President Richard Nixon presented an Apollo 11 Goodwill Moon Rock to Alaska Gov. Keith Miller in December 1969.
Just a few years later, it vanished.
The last time anyone saw Alaska's Apollo 11 moon rock plaque, which actually contained several tiny rocks, was 1973. It was part of an exhibit, stored in a glass case at a state transportation museum on Lake Hood. The museum burned that year in a fire that was later determined to be arson.
After the fire, the moon rocks went missing.
SPACE CRIMES
Fast-forward 37 years to 2010. Joseph Gutheinz, a Texas-based attorney and retired senior special agent with NASA, was teaching a graduate class in criminology at the online University of Phoenix. He assigned his students to investigate missing moon rocks.

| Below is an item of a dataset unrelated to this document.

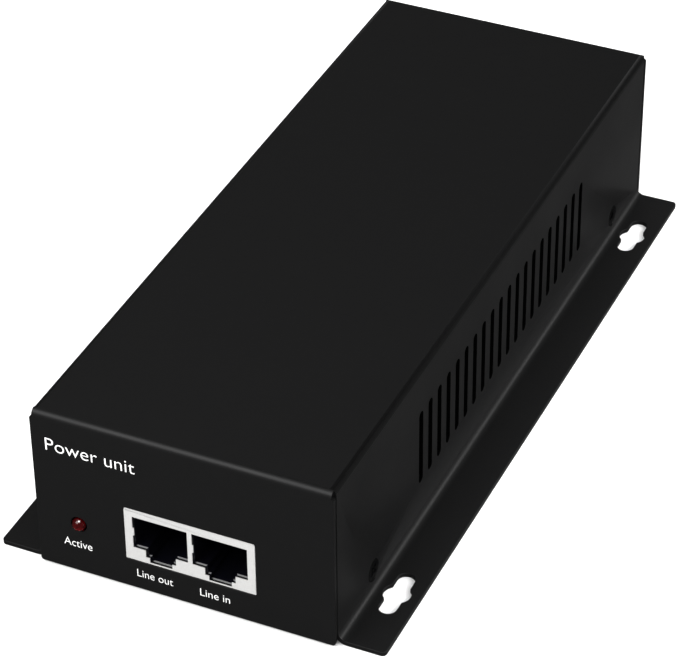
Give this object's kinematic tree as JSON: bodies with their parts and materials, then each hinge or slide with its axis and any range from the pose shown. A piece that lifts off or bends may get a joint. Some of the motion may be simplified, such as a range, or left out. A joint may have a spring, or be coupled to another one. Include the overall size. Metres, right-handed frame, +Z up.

When Gutheinz worked for NASA, his job was to investigate space-related crime, including stolen and fake space objects, he told me in a phone interview last week. Moon rocks became a fascination. Of the 370 or so moon rocks given out after the Apollo 11 and Apollo 17 moon missions, about 187 are unaccounted for, he said. Moon rocks, even tiny ones, are very valuable to collectors. Some sell on the black market for millions. The only legal sale of a moon rock, collected during an unmanned Soviet space mission, approached $450,000. That was more than 15 years ago.
"And you could barely even see it," he said.
Gutheinz chased missing moon rocks for years and led the only successful undercover moon rock sting operation, Operation Lunar Eclipse, in 1998. It recovered a missing rock, originally given to Honduras, in a vault in Florida, he said. Moon rocks are meant to be public property, displayed to help people get a better understanding of the moon.
"NASA has such reverence for moon rocks," he said.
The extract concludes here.